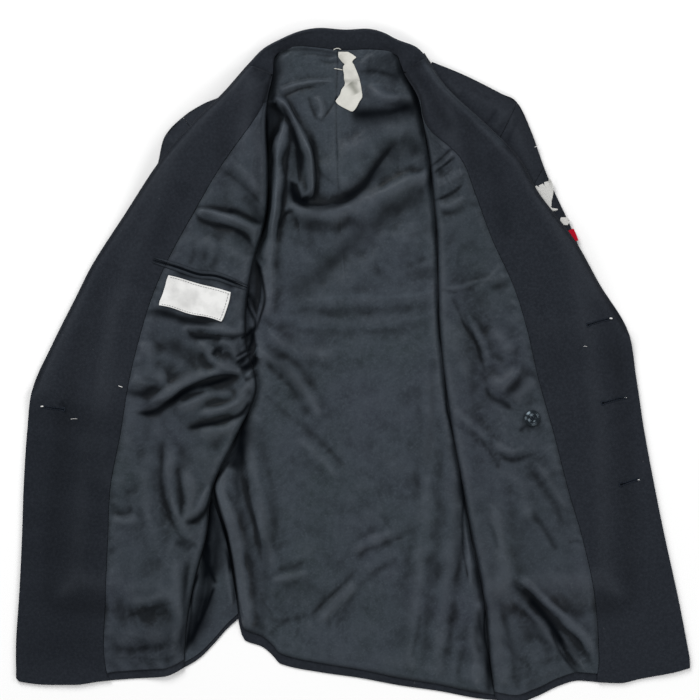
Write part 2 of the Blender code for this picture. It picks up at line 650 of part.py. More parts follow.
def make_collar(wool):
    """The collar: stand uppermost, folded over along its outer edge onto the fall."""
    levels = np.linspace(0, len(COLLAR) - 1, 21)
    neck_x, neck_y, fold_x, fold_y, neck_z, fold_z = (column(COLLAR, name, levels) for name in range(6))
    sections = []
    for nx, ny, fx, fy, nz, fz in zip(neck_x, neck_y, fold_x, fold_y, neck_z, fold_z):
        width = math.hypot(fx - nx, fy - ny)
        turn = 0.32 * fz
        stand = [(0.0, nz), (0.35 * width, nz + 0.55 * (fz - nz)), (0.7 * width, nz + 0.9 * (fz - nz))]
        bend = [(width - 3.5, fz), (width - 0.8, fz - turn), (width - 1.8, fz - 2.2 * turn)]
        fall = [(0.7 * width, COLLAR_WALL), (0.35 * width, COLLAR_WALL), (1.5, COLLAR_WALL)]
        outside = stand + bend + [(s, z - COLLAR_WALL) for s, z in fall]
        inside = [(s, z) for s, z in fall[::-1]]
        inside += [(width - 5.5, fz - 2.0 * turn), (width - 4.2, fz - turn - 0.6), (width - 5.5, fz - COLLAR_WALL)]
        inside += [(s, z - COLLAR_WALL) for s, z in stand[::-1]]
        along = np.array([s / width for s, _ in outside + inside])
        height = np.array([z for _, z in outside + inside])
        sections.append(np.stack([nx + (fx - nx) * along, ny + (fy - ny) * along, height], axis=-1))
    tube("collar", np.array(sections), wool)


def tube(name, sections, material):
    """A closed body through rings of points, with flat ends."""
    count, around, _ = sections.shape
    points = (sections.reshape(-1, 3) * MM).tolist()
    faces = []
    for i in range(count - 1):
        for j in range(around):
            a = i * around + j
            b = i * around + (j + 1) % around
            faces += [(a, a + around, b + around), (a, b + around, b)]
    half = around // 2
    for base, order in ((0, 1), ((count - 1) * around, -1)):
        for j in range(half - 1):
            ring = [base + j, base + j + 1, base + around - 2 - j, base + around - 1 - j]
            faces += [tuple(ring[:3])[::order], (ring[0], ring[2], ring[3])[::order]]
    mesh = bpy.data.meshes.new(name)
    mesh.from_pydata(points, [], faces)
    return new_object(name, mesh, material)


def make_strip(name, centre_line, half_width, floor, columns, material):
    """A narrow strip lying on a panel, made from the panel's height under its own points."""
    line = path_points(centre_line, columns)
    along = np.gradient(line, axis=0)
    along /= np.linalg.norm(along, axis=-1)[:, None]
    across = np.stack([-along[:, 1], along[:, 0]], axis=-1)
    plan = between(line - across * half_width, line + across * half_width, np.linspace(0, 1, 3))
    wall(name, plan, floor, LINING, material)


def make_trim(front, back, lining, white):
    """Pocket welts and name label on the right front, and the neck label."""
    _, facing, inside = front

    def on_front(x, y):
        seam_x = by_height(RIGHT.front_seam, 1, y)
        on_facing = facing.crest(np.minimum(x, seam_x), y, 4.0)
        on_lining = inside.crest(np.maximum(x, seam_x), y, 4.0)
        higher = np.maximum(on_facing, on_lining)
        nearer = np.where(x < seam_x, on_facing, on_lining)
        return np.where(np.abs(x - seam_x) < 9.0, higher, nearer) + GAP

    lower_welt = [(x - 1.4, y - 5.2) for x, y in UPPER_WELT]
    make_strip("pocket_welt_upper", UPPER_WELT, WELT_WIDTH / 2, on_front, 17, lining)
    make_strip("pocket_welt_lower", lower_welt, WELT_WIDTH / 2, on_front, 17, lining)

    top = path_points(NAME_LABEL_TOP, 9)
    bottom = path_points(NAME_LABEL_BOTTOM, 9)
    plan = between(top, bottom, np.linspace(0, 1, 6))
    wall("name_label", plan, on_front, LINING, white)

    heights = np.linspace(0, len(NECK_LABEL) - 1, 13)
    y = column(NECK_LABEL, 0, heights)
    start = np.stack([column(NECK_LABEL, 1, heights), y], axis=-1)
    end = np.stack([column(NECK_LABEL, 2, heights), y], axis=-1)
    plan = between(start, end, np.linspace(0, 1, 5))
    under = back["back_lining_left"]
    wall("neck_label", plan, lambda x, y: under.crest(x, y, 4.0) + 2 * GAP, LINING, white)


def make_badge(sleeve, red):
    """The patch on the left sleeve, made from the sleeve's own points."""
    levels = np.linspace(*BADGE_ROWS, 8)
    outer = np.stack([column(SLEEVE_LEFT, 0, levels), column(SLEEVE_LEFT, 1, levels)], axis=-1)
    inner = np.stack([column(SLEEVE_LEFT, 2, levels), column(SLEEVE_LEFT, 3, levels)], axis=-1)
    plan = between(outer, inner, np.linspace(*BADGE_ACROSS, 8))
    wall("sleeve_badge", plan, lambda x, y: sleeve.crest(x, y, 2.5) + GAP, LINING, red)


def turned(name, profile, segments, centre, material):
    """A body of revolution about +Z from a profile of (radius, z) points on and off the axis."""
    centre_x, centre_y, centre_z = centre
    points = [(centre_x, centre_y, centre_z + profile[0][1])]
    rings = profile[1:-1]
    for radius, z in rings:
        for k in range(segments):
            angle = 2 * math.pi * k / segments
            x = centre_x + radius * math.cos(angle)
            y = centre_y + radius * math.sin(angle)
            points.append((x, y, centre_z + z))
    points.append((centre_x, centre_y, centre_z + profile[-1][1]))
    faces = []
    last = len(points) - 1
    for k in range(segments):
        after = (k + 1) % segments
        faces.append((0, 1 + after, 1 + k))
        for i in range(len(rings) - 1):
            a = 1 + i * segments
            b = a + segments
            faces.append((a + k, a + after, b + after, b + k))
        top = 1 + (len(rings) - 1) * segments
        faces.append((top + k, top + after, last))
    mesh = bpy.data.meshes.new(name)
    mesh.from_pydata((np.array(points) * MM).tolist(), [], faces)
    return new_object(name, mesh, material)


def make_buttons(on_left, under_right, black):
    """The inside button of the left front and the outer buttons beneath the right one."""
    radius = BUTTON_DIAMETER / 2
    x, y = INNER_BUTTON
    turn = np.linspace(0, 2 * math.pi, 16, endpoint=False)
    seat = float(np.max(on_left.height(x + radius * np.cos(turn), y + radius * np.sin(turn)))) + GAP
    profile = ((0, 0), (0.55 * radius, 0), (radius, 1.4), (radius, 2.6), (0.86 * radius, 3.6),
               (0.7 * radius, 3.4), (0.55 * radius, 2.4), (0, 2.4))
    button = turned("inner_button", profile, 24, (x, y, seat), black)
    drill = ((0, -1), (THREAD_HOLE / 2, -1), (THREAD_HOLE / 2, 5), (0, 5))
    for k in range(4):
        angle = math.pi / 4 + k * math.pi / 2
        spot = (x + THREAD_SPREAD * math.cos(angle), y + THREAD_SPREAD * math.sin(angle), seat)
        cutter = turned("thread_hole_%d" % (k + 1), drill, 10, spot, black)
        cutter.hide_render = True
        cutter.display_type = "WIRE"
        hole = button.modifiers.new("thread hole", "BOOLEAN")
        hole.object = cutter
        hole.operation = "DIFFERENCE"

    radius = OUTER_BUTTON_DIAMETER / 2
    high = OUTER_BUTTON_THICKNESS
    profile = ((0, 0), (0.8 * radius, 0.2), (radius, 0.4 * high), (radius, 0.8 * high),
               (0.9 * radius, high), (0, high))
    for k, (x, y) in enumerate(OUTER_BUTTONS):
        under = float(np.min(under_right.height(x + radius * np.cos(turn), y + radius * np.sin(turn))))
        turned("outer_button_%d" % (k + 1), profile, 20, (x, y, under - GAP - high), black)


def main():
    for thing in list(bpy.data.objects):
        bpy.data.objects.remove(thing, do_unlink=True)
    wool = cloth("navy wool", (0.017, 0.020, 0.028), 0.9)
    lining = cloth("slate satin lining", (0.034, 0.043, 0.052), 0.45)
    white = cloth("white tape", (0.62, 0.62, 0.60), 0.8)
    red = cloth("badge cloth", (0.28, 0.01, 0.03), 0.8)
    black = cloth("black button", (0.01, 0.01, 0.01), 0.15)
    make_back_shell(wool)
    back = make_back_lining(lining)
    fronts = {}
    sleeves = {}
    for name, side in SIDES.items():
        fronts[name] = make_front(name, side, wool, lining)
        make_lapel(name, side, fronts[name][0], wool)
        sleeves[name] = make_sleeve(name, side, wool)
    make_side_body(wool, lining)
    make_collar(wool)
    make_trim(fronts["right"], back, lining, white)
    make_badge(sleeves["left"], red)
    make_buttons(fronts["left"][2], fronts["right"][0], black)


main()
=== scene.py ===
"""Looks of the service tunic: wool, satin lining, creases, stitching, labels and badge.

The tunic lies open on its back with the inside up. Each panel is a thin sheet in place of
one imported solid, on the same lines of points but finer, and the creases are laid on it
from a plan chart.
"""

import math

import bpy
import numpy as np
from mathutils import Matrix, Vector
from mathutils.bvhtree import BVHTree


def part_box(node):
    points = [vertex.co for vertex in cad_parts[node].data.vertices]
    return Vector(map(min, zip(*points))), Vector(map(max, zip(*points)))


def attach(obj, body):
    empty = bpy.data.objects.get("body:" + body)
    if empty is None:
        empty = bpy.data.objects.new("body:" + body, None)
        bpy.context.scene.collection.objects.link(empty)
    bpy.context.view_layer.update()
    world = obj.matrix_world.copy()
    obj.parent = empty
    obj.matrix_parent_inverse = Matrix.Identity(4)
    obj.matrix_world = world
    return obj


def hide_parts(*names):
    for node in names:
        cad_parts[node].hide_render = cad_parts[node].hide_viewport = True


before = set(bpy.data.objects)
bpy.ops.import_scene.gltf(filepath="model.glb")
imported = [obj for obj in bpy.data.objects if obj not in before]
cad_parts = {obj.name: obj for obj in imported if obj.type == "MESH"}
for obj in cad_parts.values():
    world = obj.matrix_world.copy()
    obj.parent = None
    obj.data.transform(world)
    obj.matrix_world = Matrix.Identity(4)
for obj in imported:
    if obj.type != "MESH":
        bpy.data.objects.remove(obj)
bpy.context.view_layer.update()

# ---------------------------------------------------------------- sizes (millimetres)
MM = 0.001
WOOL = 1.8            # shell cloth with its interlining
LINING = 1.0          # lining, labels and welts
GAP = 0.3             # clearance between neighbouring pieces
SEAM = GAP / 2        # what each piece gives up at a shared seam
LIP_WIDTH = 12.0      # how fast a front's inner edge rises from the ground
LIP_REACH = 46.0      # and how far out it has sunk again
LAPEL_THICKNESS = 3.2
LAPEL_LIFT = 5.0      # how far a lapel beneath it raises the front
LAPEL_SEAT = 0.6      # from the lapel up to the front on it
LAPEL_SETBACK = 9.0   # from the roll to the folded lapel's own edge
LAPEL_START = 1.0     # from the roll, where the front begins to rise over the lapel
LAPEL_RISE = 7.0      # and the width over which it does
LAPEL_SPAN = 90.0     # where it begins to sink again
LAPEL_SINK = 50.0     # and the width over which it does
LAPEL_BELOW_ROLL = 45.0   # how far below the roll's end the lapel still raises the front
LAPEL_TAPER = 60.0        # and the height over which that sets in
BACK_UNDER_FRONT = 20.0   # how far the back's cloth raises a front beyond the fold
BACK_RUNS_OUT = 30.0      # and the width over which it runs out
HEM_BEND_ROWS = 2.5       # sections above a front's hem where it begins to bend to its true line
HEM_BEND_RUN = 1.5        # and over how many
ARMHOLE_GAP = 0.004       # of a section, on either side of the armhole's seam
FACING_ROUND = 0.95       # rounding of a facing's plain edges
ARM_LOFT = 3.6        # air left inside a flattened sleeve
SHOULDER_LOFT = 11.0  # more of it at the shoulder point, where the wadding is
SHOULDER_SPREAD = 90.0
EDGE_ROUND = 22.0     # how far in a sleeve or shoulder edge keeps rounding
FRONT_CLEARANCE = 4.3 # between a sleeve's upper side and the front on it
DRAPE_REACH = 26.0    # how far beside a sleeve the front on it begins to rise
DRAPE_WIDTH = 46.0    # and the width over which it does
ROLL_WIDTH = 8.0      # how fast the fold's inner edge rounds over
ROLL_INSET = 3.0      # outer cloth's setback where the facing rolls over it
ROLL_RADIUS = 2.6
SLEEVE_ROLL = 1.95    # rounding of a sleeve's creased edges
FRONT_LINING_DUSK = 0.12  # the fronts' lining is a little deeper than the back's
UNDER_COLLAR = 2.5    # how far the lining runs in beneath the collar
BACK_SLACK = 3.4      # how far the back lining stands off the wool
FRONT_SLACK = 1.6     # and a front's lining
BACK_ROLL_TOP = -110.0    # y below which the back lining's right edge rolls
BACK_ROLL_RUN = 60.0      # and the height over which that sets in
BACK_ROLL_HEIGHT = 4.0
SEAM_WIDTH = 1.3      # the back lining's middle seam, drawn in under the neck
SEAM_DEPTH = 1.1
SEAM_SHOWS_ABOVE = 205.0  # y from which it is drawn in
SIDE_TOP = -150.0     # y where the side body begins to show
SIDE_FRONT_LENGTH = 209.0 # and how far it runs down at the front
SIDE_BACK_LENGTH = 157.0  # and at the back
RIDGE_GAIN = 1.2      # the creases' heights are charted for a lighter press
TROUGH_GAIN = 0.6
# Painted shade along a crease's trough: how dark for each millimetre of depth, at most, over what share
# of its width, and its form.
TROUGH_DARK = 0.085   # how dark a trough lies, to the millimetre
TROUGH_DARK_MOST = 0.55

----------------

Problem description: In the listing above, locate the line containing "points = [vertex.co" and the line containing "obj.data.transform(world)". Transcribe those two lines and everything between them, exactly as written.

Output below:
    points = [vertex.co for vertex in cad_parts[node].data.vertices]
    return Vector(map(min, zip(*points))), Vector(map(max, zip(*points)))


def attach(obj, body):
    empty = bpy.data.objects.get("body:" + body)
    if empty is None:
        empty = bpy.data.objects.new("body:" + body, None)
        bpy.context.scene.collection.objects.link(empty)
    bpy.context.view_layer.update()
    world = obj.matrix_world.copy()
    obj.parent = empty
    obj.matrix_parent_inverse = Matrix.Identity(4)
    obj.matrix_world = world
    return obj


def hide_parts(*names):
    for node in names:
        cad_parts[node].hide_render = cad_parts[node].hide_viewport = True


before = set(bpy.data.objects)
bpy.ops.import_scene.gltf(filepath="model.glb")
imported = [obj for obj in bpy.data.objects if obj not in before]
cad_parts = {obj.name: obj for obj in imported if obj.type == "MESH"}
for obj in cad_parts.values():
    world = obj.matrix_world.copy()
    obj.parent = None
    obj.data.transform(world)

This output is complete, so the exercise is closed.